EXERCISE PROMPT:
Word for word, restate the lines from the start of the data below through the line containing "return Vector((place.x, y, seamHeight".
________________________
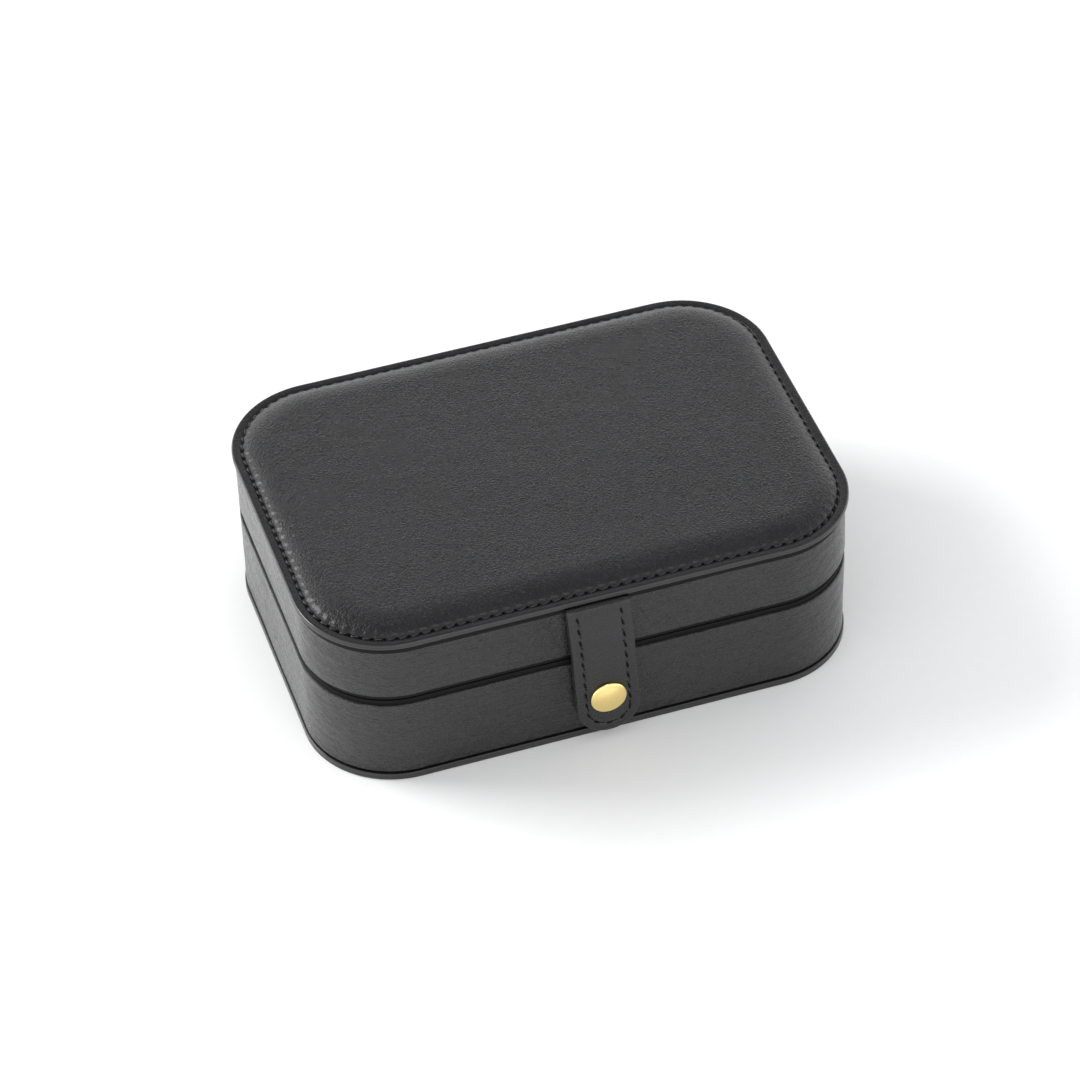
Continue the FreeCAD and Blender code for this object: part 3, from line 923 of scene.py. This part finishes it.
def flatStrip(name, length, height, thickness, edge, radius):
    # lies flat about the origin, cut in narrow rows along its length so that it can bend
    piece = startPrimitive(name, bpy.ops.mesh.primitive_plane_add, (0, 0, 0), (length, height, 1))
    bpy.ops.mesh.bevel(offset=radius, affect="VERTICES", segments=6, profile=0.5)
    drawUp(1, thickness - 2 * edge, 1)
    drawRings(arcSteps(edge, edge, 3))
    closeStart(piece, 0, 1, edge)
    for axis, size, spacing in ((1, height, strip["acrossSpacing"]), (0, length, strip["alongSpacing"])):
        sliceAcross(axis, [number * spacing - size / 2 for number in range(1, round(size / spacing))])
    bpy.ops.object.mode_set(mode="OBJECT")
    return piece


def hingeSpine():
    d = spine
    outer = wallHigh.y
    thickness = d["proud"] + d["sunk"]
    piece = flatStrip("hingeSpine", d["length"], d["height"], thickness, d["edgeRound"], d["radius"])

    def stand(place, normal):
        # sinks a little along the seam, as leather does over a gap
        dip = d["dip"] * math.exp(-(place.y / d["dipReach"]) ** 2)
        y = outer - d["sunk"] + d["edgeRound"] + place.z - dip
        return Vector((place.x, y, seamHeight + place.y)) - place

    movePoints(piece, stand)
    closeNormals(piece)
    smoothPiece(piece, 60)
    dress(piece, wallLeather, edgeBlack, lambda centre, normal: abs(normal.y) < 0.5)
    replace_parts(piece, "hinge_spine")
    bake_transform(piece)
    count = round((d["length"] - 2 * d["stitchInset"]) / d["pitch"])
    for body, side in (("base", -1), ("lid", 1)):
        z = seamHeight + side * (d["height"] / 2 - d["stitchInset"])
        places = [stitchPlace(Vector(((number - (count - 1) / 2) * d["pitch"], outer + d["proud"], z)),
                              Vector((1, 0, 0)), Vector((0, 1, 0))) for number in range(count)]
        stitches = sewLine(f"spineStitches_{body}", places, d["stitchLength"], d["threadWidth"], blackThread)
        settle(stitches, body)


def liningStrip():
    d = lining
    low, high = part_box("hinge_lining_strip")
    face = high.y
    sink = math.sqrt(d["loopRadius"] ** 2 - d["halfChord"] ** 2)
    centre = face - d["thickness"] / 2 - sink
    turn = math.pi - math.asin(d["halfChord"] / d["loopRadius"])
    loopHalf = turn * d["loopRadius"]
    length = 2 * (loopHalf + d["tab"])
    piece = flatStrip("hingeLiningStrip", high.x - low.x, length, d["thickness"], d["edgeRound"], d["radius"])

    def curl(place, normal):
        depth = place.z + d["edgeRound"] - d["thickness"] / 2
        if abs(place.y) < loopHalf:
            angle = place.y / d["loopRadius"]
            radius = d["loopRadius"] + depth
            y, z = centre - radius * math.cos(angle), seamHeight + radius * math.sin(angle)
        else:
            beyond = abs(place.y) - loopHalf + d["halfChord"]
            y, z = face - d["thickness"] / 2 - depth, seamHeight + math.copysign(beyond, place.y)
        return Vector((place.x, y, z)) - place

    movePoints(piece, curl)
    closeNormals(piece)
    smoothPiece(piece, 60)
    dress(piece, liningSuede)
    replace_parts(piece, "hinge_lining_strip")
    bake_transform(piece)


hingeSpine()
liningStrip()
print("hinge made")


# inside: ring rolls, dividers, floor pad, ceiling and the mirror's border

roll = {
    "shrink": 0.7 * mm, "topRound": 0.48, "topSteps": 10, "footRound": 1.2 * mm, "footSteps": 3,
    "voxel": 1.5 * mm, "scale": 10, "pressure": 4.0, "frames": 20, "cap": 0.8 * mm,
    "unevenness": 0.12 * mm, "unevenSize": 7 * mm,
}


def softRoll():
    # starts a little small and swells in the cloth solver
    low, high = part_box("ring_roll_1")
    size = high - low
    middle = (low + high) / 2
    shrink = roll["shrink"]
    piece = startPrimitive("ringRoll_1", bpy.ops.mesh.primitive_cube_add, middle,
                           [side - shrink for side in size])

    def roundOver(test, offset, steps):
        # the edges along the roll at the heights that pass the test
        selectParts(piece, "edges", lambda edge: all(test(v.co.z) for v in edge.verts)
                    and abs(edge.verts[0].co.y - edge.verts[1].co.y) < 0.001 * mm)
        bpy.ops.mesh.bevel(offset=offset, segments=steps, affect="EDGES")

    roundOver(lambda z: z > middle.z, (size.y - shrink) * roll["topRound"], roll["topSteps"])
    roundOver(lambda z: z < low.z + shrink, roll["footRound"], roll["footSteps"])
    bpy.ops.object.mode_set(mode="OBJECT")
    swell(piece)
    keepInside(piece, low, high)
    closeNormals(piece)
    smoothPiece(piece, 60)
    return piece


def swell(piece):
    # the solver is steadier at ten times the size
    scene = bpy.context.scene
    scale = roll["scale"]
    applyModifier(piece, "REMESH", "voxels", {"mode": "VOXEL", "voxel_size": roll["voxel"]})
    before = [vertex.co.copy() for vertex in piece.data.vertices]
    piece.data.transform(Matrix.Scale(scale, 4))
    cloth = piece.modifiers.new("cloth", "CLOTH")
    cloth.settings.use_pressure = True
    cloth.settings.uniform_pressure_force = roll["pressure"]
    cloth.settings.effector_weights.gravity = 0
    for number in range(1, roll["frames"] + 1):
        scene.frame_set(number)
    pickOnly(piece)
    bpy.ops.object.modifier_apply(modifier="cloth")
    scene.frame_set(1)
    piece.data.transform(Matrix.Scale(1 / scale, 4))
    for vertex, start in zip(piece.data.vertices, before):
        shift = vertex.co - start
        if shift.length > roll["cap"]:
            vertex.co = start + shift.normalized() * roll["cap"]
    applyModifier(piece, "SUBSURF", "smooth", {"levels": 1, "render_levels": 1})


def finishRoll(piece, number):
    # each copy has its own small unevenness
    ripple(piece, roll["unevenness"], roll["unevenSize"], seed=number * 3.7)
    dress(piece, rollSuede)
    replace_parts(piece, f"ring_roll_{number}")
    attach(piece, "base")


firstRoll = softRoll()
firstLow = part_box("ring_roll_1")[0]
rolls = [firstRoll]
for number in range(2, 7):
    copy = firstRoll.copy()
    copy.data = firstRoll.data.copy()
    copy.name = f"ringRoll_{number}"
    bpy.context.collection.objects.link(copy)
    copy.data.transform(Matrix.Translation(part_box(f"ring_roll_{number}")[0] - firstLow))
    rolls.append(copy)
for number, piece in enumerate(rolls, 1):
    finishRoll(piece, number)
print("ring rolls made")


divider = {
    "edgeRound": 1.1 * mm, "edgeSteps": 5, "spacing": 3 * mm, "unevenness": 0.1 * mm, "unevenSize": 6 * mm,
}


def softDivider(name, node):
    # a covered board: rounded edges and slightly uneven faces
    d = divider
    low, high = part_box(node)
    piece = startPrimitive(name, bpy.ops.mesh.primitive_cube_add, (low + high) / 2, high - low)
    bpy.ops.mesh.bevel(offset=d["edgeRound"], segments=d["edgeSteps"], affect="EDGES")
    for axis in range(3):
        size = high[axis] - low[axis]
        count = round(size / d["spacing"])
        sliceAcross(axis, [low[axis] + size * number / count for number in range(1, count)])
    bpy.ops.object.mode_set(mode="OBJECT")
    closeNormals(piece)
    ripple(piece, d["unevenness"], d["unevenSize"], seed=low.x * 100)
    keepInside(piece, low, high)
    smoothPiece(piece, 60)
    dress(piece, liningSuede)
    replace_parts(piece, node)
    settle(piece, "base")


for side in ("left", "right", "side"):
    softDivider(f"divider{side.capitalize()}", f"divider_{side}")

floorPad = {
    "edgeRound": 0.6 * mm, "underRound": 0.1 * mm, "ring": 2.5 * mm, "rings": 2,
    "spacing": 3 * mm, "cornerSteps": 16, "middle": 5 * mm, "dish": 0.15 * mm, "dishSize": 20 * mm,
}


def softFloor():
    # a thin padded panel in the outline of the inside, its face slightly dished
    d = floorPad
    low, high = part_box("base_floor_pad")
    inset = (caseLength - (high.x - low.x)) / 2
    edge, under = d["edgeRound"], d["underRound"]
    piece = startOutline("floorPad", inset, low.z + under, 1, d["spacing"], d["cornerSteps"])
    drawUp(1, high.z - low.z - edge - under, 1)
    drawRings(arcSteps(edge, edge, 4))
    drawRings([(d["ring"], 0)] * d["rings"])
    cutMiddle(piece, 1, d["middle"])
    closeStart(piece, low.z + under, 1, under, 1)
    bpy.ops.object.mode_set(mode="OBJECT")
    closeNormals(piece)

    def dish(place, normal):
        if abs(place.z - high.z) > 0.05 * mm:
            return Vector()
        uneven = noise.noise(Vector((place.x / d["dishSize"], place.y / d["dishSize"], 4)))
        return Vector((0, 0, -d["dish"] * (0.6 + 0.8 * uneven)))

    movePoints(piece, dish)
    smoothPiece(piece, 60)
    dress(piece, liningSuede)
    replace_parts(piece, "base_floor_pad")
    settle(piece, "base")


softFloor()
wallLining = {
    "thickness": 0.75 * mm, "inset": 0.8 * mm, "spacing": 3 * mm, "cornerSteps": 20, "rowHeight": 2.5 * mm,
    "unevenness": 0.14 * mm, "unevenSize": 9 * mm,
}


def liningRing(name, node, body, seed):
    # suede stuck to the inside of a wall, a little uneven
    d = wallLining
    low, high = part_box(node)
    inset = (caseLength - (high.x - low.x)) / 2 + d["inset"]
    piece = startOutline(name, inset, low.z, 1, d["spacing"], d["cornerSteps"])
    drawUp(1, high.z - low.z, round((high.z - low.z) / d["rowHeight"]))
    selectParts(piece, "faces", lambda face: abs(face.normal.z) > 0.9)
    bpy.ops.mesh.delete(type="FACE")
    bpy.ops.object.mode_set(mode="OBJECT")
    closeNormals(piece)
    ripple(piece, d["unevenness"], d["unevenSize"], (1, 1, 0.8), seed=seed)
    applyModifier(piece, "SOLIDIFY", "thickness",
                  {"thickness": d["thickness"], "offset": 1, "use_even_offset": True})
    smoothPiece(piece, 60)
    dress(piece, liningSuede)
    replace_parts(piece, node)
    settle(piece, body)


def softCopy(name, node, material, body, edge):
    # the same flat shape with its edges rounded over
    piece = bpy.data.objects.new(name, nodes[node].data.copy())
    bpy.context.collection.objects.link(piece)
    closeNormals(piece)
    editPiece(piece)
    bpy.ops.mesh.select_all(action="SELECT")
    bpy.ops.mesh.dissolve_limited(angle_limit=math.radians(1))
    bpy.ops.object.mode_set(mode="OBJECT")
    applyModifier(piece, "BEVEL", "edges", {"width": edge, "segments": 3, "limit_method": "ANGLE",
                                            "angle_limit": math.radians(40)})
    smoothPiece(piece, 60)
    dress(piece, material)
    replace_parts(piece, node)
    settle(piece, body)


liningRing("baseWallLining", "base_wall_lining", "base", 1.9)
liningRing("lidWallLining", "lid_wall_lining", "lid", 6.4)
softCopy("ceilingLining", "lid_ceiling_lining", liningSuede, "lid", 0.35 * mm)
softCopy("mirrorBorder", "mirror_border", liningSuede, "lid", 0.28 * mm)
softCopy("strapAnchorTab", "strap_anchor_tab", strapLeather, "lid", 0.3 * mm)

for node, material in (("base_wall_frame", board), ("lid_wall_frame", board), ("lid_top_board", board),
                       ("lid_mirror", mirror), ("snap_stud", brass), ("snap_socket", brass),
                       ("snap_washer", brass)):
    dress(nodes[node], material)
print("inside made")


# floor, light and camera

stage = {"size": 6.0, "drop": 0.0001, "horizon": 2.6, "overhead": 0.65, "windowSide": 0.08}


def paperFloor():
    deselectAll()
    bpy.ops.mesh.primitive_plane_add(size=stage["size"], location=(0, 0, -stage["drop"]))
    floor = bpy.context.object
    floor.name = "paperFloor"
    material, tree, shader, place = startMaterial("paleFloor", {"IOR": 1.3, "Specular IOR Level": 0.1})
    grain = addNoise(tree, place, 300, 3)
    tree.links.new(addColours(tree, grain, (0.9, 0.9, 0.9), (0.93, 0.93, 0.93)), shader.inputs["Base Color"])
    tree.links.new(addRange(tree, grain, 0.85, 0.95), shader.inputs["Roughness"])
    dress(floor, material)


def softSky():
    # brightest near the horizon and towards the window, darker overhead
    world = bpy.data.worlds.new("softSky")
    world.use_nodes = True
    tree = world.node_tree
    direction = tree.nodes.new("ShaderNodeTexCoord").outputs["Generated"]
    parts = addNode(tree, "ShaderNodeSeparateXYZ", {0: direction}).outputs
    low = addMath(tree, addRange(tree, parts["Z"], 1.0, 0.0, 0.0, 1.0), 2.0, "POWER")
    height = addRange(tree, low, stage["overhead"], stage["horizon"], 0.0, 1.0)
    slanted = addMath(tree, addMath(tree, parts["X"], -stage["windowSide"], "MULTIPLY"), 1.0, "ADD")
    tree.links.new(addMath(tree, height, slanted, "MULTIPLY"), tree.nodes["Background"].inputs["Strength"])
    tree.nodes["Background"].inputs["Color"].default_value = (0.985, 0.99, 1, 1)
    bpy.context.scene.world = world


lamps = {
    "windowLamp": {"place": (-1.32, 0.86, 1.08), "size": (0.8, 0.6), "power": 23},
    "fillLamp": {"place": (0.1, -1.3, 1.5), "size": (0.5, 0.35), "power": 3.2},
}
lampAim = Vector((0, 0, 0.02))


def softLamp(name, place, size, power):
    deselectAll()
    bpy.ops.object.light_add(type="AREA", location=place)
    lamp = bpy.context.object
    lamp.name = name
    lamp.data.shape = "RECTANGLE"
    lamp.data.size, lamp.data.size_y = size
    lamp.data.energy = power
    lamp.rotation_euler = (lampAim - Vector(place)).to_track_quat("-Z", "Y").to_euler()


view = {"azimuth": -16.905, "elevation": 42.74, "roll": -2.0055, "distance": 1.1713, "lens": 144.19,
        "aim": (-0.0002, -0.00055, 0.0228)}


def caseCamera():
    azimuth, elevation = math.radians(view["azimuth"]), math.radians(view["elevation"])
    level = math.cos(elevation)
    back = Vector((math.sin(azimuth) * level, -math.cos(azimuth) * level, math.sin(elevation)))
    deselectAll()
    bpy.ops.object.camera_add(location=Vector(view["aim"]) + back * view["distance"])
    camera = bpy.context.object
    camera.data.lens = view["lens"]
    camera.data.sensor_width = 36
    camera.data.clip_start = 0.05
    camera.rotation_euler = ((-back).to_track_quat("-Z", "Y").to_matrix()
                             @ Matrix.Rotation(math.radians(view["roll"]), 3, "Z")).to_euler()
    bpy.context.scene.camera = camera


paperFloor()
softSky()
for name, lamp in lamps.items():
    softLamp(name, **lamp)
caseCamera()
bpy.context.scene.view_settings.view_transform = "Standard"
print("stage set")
________________________
FULL RESPONSE:
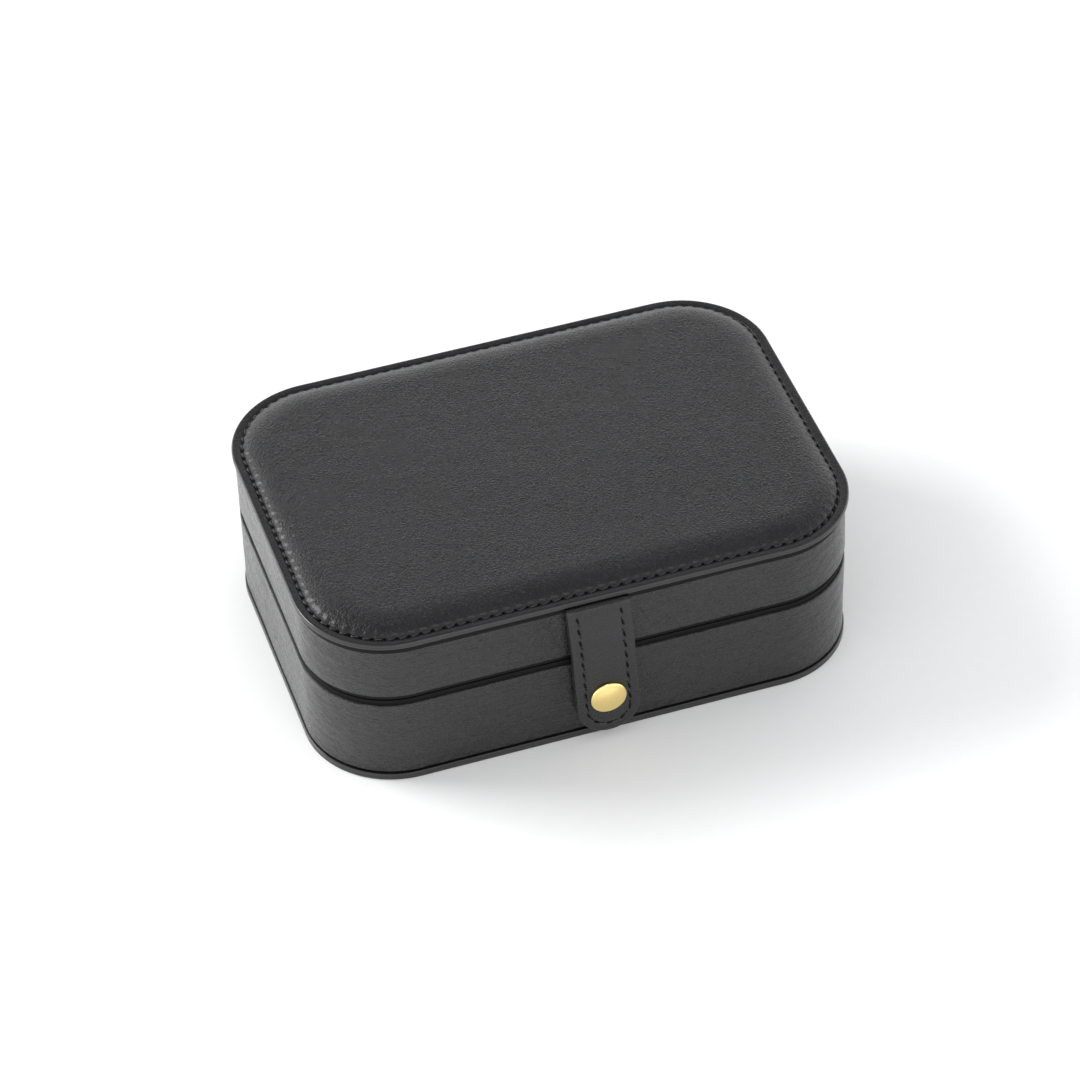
Continue the FreeCAD and Blender code for this object: part 3, from line 923 of scene.py. This part finishes it.
def flatStrip(name, length, height, thickness, edge, radius):
    # lies flat about the origin, cut in narrow rows along its length so that it can bend
    piece = startPrimitive(name, bpy.ops.mesh.primitive_plane_add, (0, 0, 0), (length, height, 1))
    bpy.ops.mesh.bevel(offset=radius, affect="VERTICES", segments=6, profile=0.5)
    drawUp(1, thickness - 2 * edge, 1)
    drawRings(arcSteps(edge, edge, 3))
    closeStart(piece, 0, 1, edge)
    for axis, size, spacing in ((1, height, strip["acrossSpacing"]), (0, length, strip["alongSpacing"])):
        sliceAcross(axis, [number * spacing - size / 2 for number in range(1, round(size / spacing))])
    bpy.ops.object.mode_set(mode="OBJECT")
    return piece


def hingeSpine():
    d = spine
    outer = wallHigh.y
    thickness = d["proud"] + d["sunk"]
    piece = flatStrip("hingeSpine", d["length"], d["height"], thickness, d["edgeRound"], d["radius"])

    def stand(place, normal):
        # sinks a little along the seam, as leather does over a gap
        dip = d["dip"] * math.exp(-(place.y / d["dipReach"]) ** 2)
        y = outer - d["sunk"] + d["edgeRound"] + place.z - dip
        return Vector((place.x, y, seamHeight + place.y)) - place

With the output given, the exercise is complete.